At least a dozen court cases later, the rules over paying rates for properties in officially designated historic areas are still not clear with home owners claiming exemption and the State saying that private owners should pay up.
The Greens this week asked the Minister of Finance to explain why, since 2010, the rules are still subject to different interpretations.
Minister, Mario Centeno, in response to The Greens, said that the collection of municipal taxes (IMI) from individual owners of buildings in historic areas will go ahead.
The exemption should cover property in historic and UNESCO areas but the latter causes a large funding problem in the Alto Douro area where 24,600 hectares come under the UNESCO categorisation and properties within the boundaries should be exempt.
This areas lies in 13 council areas and the automatic exemption, claims the minister, "undermines a significant part of the tax revenue for all these municipalities."

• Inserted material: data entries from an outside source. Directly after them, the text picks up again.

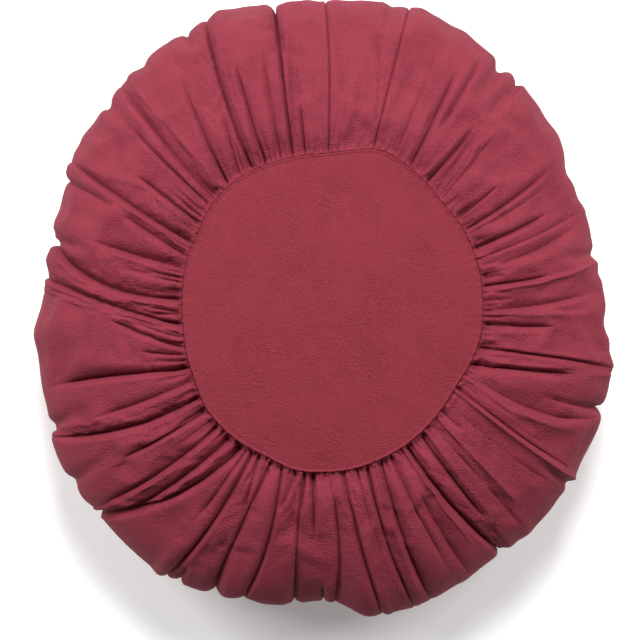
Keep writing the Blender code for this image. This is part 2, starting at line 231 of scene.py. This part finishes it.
def outlineAt(degrees, column):  # smooth closed curve through the rows
    values = np.array([row[column] for row in outlineRows]) * mm
    place = np.mod(degrees, 360) / outlineStep
    row = np.floor(place).astype(int)
    t = place - row
    before, here, after, beyond = (values[(row + k) % len(values)] for k in (-1, 0, 1, 2))
    slopeHere = (after - before) / 2
    slopeAfter = (beyond - here) / 2
    return (
        here * (1 + 2 * t) * (1 - t) ** 2
        + slopeHere * t * (1 - t) ** 2
        + after * t * t * (3 - 2 * t)
        - slopeAfter * t * t * (1 - t)
    )


def crownAt(share):
    return np.maximum(0, 1 - np.clip(share, 0, 1) ** pillow["plumpness"]) ** (1 / pillow["shoulder"])


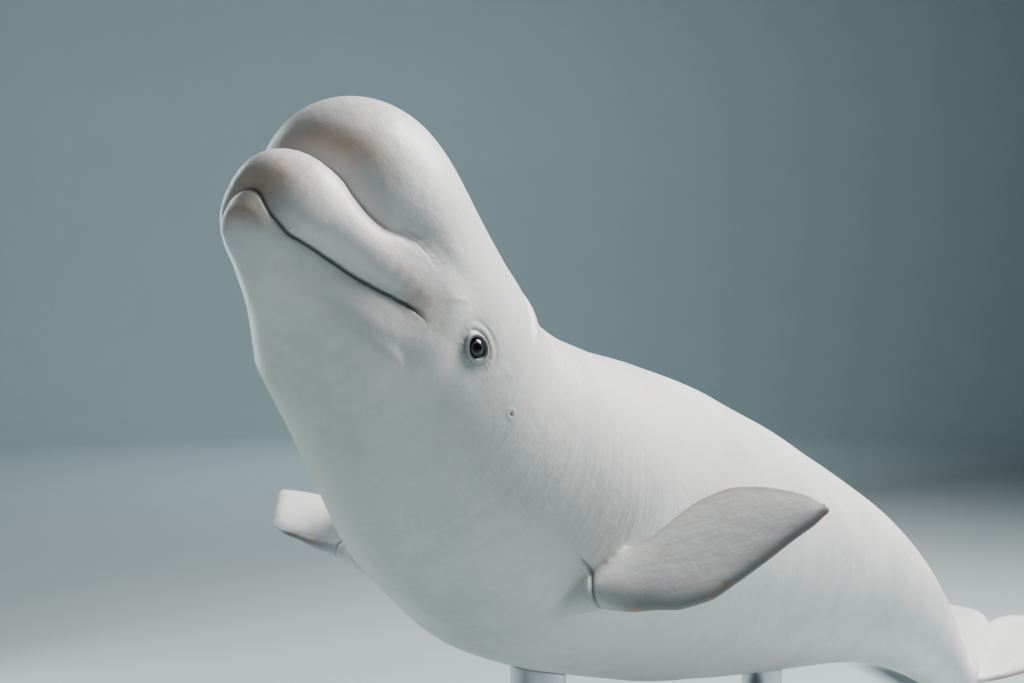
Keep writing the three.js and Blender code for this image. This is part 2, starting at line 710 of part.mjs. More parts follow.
function upright(radius, z0, z1, at) {
  const tube = new THREE.CylinderGeometry(radius, radius, z1 - z0, ROUND_SIDES).rotateX(Math.PI / 2);
  return fromGeometry(tube.translate(at[0], at[1], (z0 + z1) / 2));
}

const posed = {};
for (const [name, solid] of Object.entries(flesh)) posed[name] = moved(solid, bend);

// Each rod rises to a cup whose top is cut to the belly above it
function support(name, station, over) {
  const belowSkin = bend([station, 0, -belly(station)]);
  const at = [belowSkin[0], belowSkin[1]];
  const clear = moved(posed[over], ([x, y, z]) => [x, y, z - PART_GAP]).add(posed[over]);
  const cupFoot = belowSkin[2] - CUP.height;
  const cupBody = upright(CUP.radius, cupFoot, belowSkin[2] + CUP.radius, at).subtract(clear);
  const cup = cupBody.decompose().sort((a, b) => a.boundingBox().min[2] - b.boundingBox().min[2])[0];
  const collarFoot = BASE.thick + PART_GAP;
  const collar = upright(COLLAR.radius, collarFoot, collarFoot + COLLAR.height, at);
  const rod = upright(ROD_RADIUS, collarFoot, cupFoot - PART_GAP, at);
  const sleeve = upright(ROD_RADIUS + PART_GAP, 0, cupFoot, at);
  return {
    [`stand_rod_${name}`]: rod,
    [`stand_collar_${name}`]: collar.subtract(sleeve),
    [`stand_cup_${name}`]: cup,
  };
}

const stand = {
  stand_base: fromGeometry(roundedPlate(BASE)),
  ...support('front', ROD_STATIONS.front, 'chest'),
  ...support('rear', ROD_STATIONS.rear, 'loin'),
};

// The assembled model

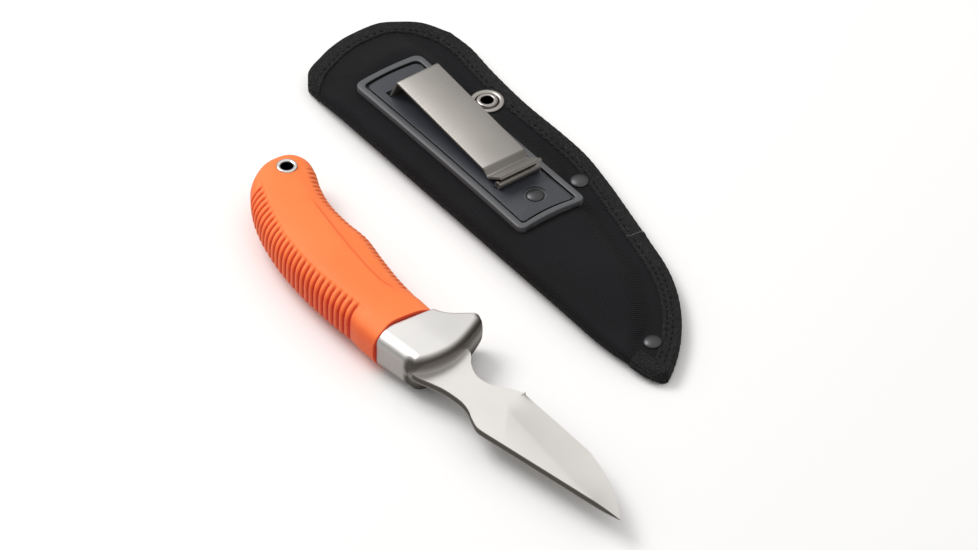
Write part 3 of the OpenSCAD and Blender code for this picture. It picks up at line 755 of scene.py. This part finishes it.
def make_pouch_layer(name, near, far, material, node, stations, across):
    """One folded layer of the pouch between two depths: a C-shaped section swept down the pouch."""
    s = np.linspace(0, 0.992, stations)
    t = (1 - np.cos(np.linspace(0, math.pi, across))) / 2
    s_grid, t_grid = np.meshgrid(s, t, indexing="ij")
    point = FOLD[-1] + np.linspace(0, 1, 9)[:, None] * (SEAM[-1] - FOLD[-1])
    plan = coons(FOLD, SEAM, MOUTH, point, s_grid, t_grid)
    low, top = pouch_heights(plan)
    fold = distance(plan, FOLD[::4]).reshape(low.shape)

    def skin(depth):
        half = np.clip((top - low) / 2 - depth, 0, None)
        centre = (top + low) / 2
        shift = depth * np.clip(1 - fold / (POUCH_T / 2), 0, 1)
        moved = plan + np.stack([0 * shift, shift], -1)
        upper = np.dstack([moved, centre + half])
        lower = np.dstack([moved, centre - half])
        return np.concatenate([upper[:, ::-1], lower], axis=1)

    outer, inner = skin(near), skin(far)[:, ::-1]
    verts, faces = loft(np.concatenate([outer, inner], axis=1), cap=False)
    m = outer.shape[1]
    for row in (0, stations - 1):
        base = row * 2 * m
        faces += [(base + k, base + k + 1, base + 2 * m - 2 - k, base + 2 * m - 1 - k)
                  for k in range(m - 1)]
    obj = piece(name, (verts, faces), "sheath", material, node)
    cut(obj, "sheath", rod(EYELET, 3.2, -5, 15))
    shade(obj.data, 70)


# distances from the sewn edge at which the tape's sections have their points
INSET = np.array([6.5, 6.42, 6.2, 5.7, 5.2, 4.85, 4.6, 4.35, 4.0, 3.3, 2.5, 1.7, 1.0, 0.5, 0.2])
STITCH_INSET = 4.6
SECOND_INSET = 2.5
STITCH_PITCH = 3.4


def eased_normals(path, spread):
    """Outward normals of the sheath's outline, smoothed along it so that insets can't cross,
    and the length along the path."""
    along = lengths(path)
    weight = np.exp(-((along[:, None] - along[None]) / spread) ** 2)
    mean = weight @ normals(path)
    return mean / np.linalg.norm(mean, axis=1)[:, None], along


def inset_plan(path, out, insets):
    """The plan points that lie at insets from a path, a row for each of the path's points."""
    return path[:, None] - out[:, None] * insets[None, :, None]


def tape_sections(path, out, columns):
    """Closed sections of tape from columns of (how far outwards, height)."""
    offset = np.concatenate([np.broadcast_to(o, z.shape) for o, z in columns], 1)
    height = np.concatenate([z for _, z in columns], 1)
    return np.dstack([path[:, None] + out[:, None] * offset[..., None], height])


def tape_thickness(plan, along):
    """The tape's thickness over the fabric: rounded at its edge, drawn down along the stitches,
    puckered between them, and pressed flat under the eyelet and the rivets."""
    thick = 0.12 + 0.62 * smoothstep(6.55, 6.1, INSET)[None] + 0 * along[:, None]
    pull = 0.5 + 0.5 * np.cos(2 * math.pi * along / STITCH_PITCH)[:, None]
    thick -= (0.14 + 0.3 * pull) * np.exp(-((INSET[None] - STITCH_INSET) / 0.5) ** 2)
    second = smoothstep(174, 180, plan[..., 0])
    thick -= second * (0.1 + 0.42 * (1 - pull)) * np.exp(-((INSET[None] - SECOND_INSET) / 0.6) ** 2)
    thick += 0.1 * np.sin(along * 1.1)[:, None] * np.sin(INSET * 0.9 + along[:, None] * 0.35)
    for at, radius, _ in CLAMPS:
        away = np.hypot(plan[..., 0] - at.x, plan[..., 1] - at.y)
        thick *= smoothstep(radius - 0.3, radius + 1.3, away)
    return np.maximum(thick, 0.02)


TAPE_LOW = 0.8


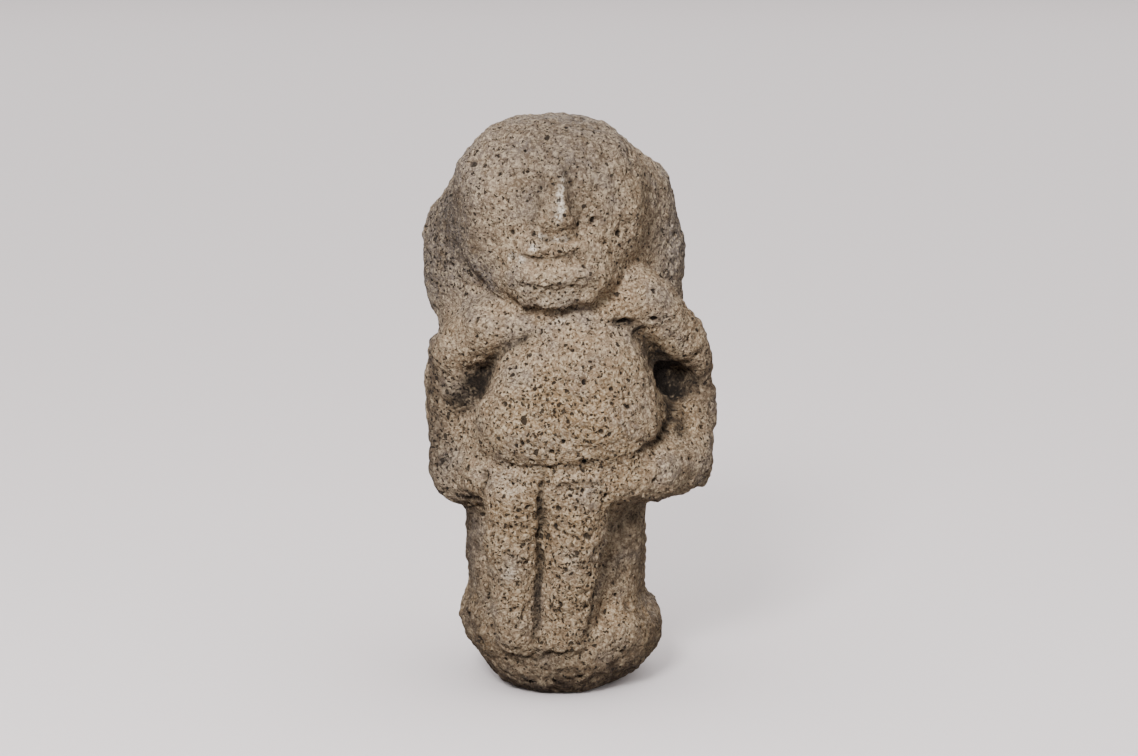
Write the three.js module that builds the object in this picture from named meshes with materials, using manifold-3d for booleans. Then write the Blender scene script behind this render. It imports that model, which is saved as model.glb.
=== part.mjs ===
// A double-headed figure, carved from one block of vesicular lava rock. Two squat figures with
// raised knees and hands on their bellies stand back to back on one low mound.
// Units are millimetres, +Z is up, the front figure looks along -Y, and the origin is the middle
// of the flat underside.
//
// The block is a list of carving steps. Each step adds a rounded mass or limb to the stone, or
// cuts one away, with a valley of a stated softness between. The steps give a distance that is
// negative inside the stone, and the skin where it is zero is laid on a grid that is finer over
// the front face.

import * as THREE from "three";
import { mergeVertices } from "three/addons/utils/BufferGeometryUtils.js";
import Module from "manifold-3d";

// Driving dimensions
const HEIGHT = 256;
const HEAD_HALF_WIDTH = 59;
const FACE_HALF_WIDTH = 43;
const BELLY_HALF_WIDTH = 42;
const TRUNK_HALF_WIDTH = 57;
const WAIST_HALF_WIDTH = 40.5;
const MOUND_HALF_WIDTH = 46;
const MOUND_HALF_DEPTH = 46;

// Levels above the underside that several forms share
const EYE_Z = HEIGHT - 30;
const NOSE_Z = HEIGHT - 41;
const MOUTH_Z = HEIGHT - 58;
const CHIN_Z = HEIGHT - 76;
const BELLY_Z = 134;
const KNEE_Z = 92;
const FOOT_Z = 29;
const MOUND_Z = 26;

// Softness of the valley where one form runs into the next
const CRISP = 2.5;
const FIRM = 6;
const SOFT = 12;

const point = (x, y, z) => new THREE.Vector3(x, y, z);

// Distance to a rounded mass. A power of 2 is an ellipsoid and more is boxier, and the height
// below the centre may differ from the height above it.
function mass(centre, [x, y, z], { power = 2.2, below = z } = {}) {
  const q = new THREE.Vector3();
  return (p) => {
    q.subVectors(p, centre);
    const length = Math.max(q.length(), 1e-6);
    const height = q.z < 0 ? below : z;
    const sum =
      Math.abs(q.x / x) ** power + Math.abs(q.y / y) ** power + Math.abs(q.z / height) ** power;
    return length - length / sum ** (1 / power);
  };
}

// Distance to a chain of tapered rods. Each stop is [x, y, z, radius].
function limb(...stops) {
  const joints = stops.map(([x, y, z, radius]) => ({ at: point(x, y, z), radius }));
  const along = new THREE.Vector3();
  const offset = new THREE.Vector3();
  return (p) => {
    let nearest = Infinity;
    for (let i = 0; i + 1 < joints.length; i++) {
      const [a, b] = [joints[i], joints[i + 1]];
      along.subVectors(b.at, a.at);
      offset.subVectors(p, a.at);
      const t = THREE.MathUtils.clamp(offset.dot(along) / along.lengthSq(), 0, 1);
      const gap = offset.addScaledVector(along, -t).length();
      nearest = Math.min(nearest, gap - THREE.MathUtils.lerp(a.radius, b.radius, t));
    }
    return nearest;
  };
}

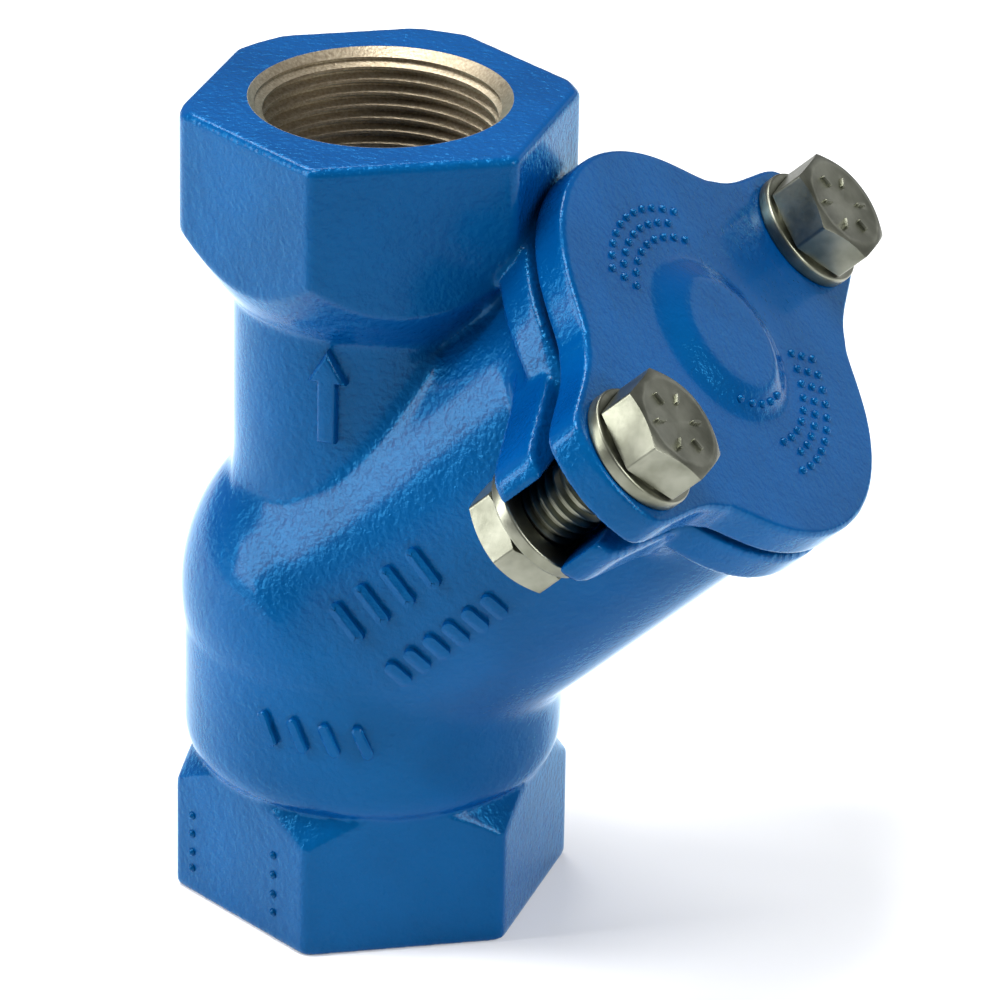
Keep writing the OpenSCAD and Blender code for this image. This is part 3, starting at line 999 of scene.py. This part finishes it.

The residents want to be exempt as publically owned buildings and monuments in historic areas pay zero rates, but the government disagrees on cost grounds despite what the courts might rule.
Mario Centeno said that "a general exemption for the buildings in designated historic areas would lead to significant practical difficulties" but locals claim a different interpretation of the law.
This has been dragging on since 2010 but if the minister is unable to accept court rulings that he is wrong and the householders are right, it may take another six years clogging up the court system before either the decree law is changed or the minister accepts that the law is the law, however inconvenient it may be for him.